Pipes A and B can fill a tank in one hour and two hours respectively while pipe C can empty the filled up tank in one hour and fifteen minutes. A and C are turned on together at 9 a.m. After 2 hours, only A is closed and B is turned on.

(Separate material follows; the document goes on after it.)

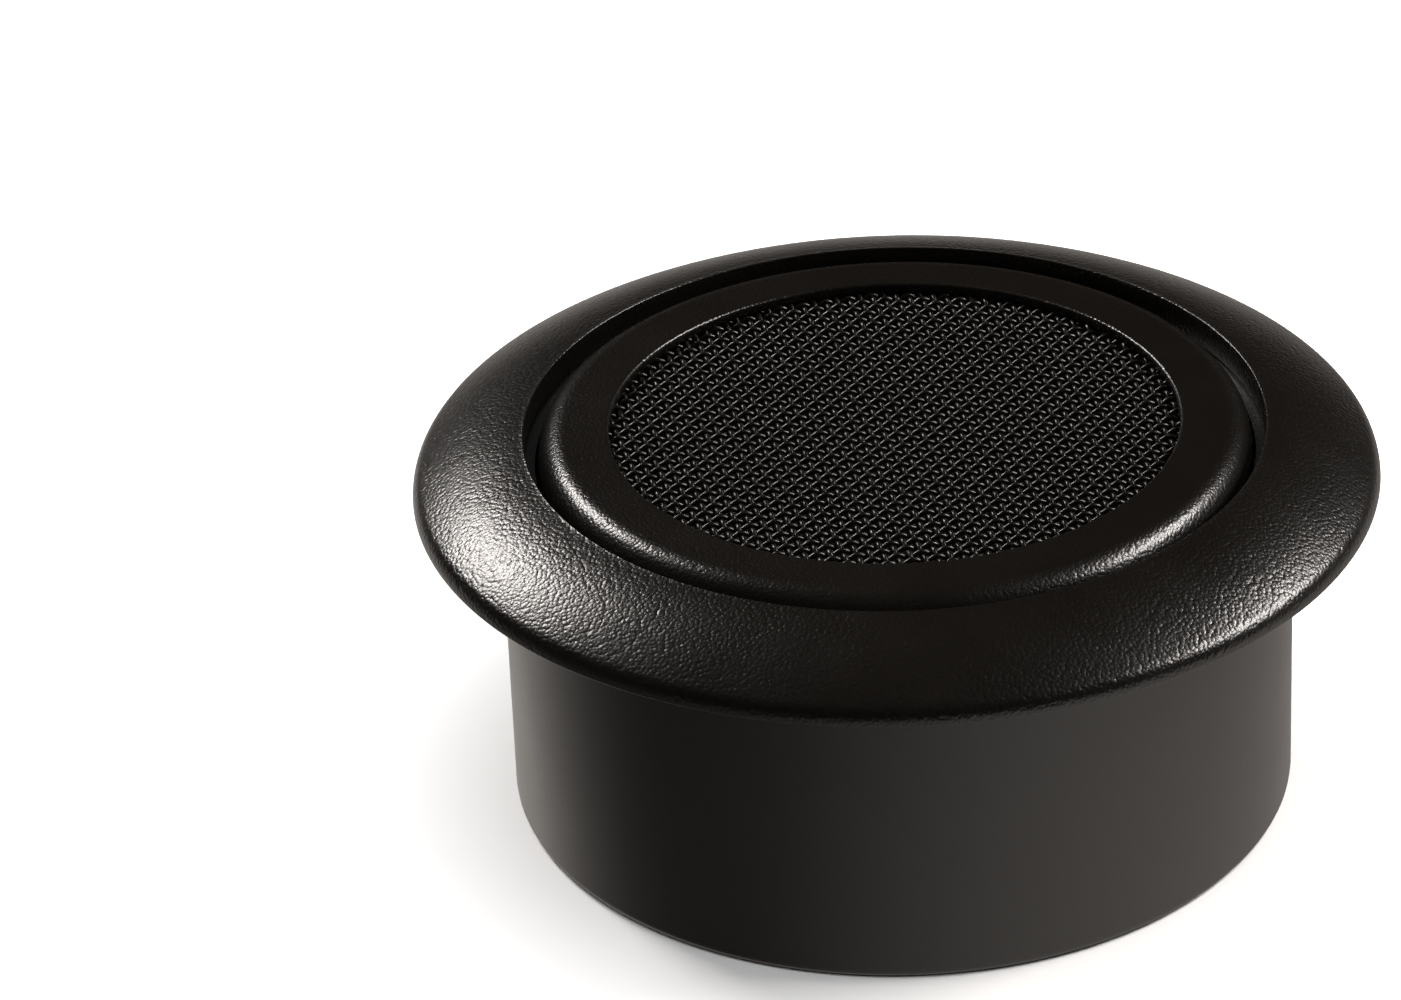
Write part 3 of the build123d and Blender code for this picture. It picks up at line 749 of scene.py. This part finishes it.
def softbox(name, azimuth, elevation, distance, size, radiance, colour=(1, 1, 1), glossy=True):
    """A soft rectangular light that faces the middle of the tweeter, as bright as asked."""
    light = bpy.data.lights.new(name, "AREA")
    light.shape = "RECTANGLE"
    light.size, light.size_y = size
    light.energy = radiance * math.pi * size[0] * size[1]
    light.color = colour
    lamp = bpy.data.objects.new(name, light)
    turn, tip = math.radians(azimuth), math.radians(elevation)
    flat = math.cos(tip)
    direction = Vector((flat * math.cos(turn), flat * math.sin(turn), math.sin(tip)))
    lamp.location = Vector((0, 0, lip_height)) + direction * distance
    lamp.rotation_euler = direction.to_track_quat("Z", "Y").to_euler()
    lamp.visible_glossy = glossy
    bpy.context.scene.collection.objects.link(lamp)


def make_lights():
    """Two warm softboxes that draw the highlights, and a plain ceiling of soft light."""
    warm = (1, 0.95, 0.91)
    softbox("back_left_softbox", 134, 36, 0.70, (0.17, 0.17), 36, warm)
    softbox("right_softbox", 12, 38, 0.70, (0.38, 0.10), 46, warm)
    softbox("ceiling", 0, 90, 1.20, (1.80, 1.80), 3.0, glossy=False)


# Where the room glows below the horizon: direction, tightness and strength.
GLOWS = (
    ((1.0, -0.5, -0.5), 1.5, 1.0),
    ((-0.3, -0.8, -0.5), 4.0, 0.15),
    ((-0.62, 0.66, -0.45), 7.0, 0.65),
    ((0.1, 1.0, -0.3), 3.0, 0.4),
)


def make_surroundings():
    """A dark room above, and pale surroundings that glow from below the horizon."""
    world = bpy.data.worlds.new("studio")
    bpy.context.scene.world = world
    world.use_nodes = True
    tree = world.node_tree
    background = tree.nodes["Background"]
    direction = tree.nodes.new("ShaderNodeTexCoord").outputs["Generated"]
    total = 0.06                # the even part of the glow
    for lobe, tightness, strength in GLOWS:
        dot = tree.nodes.new("ShaderNodeVectorMath")
        dot.operation = "DOT_PRODUCT"
        dot.inputs[1].default_value = Vector(lobe).normalized()
        tree.links.new(direction, dot.inputs[0])
        facing = shader_maths(tree, "MAXIMUM", dot.outputs["Value"], 0.0)
        glow = shader_maths(tree, "POWER", facing, tightness)
        total = shader_maths(tree, "MULTIPLY_ADD", glow, strength, total)
    split = tree.nodes.new("ShaderNodeSeparateXYZ")
    tree.links.new(direction, split.inputs[0])
    horizon = tree.nodes.new("ShaderNodeMapRange")
    horizon.interpolation_type = "SMOOTHSTEP"
    horizon.inputs["From Min"].default_value = 0.12
    horizon.inputs["From Max"].default_value = -0.2
    tree.links.new(split.outputs["Z"], horizon.inputs["Value"])
    low = shader_maths(tree, "MULTIPLY", total, horizon.outputs[0])
    dark_room = 0.01
    tree.links.new(shader_maths(tree, "ADD", low, dark_room), background.inputs["Strength"])
    background.inputs["Color"].default_value = (1, 0.93, 0.87, 1)


def make_camera():
    """A long lens, about 32 degrees above the floor, aimed left of and behind the base."""
    distance = 350 * MM
    elevation = math.radians(32.356)
    aim = Vector((-11.311, 9.754, 12.0)) * MM
    roll = math.radians(-2.562)
    data = bpy.data.cameras.new("camera")
    data.sensor_width = 36
    data.lens = 156.23
    data.clip_start = 0.01
    camera = bpy.data.objects.new("camera", data)
    place = Vector((0, -math.cos(elevation), math.sin(elevation))) * distance
    look = (aim - place).to_track_quat("-Z", "Y").to_matrix().to_4x4()
    camera.matrix_world = Matrix.Translation(place) @ look @ Matrix.Rotation(roll, 4, "Z")
    bpy.context.scene.collection.objects.link(camera)
    bpy.context.scene.camera = camera


make_camera()
make_lights()
make_surroundings()
make_floor()
bpy.context.scene.view_settings.view_transform = "Standard"
make_cup()
make_flange()
make_bezel()
make_mesh()
make_winding()
finish_nodes()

When will the tank be emptied?

As per the question,

A can fill the tank in 1 hour

B can fill the tank in 2 hour

C can empty the tank in 1 hour 15 min or $$\dfrac{5}{4}$$ hour

If A and C opened together, then tank will be filled in 1 hour $$1-\dfrac{1}{\dfrac{5}{4}}=1-\dfrac{4}{5}=\dfrac{1}{5}$$

As per the question, both tap is opened for 2 hours, so the tank will be filled in 2 hour $$=\dfrac{2}{5}$$

Now, tap B and C are opened and A is closed, so the tap will empty in 1 hour $$\dfrac{4}{5}-\dfrac{1}{2}=\dfrac{3}{10}$$

So tank will be completely empty in $$=\dfrac{10}{3}$$

Hence, $$\dfrac{2}{5}$$ will empty in $$\dfrac{2}{5}\times\dfrac{10}{3}=\dfrac{4}{3}$$

Hence tank will completely empty at $$9:00+ 2 hour +1 hour 20min=12:20PM$$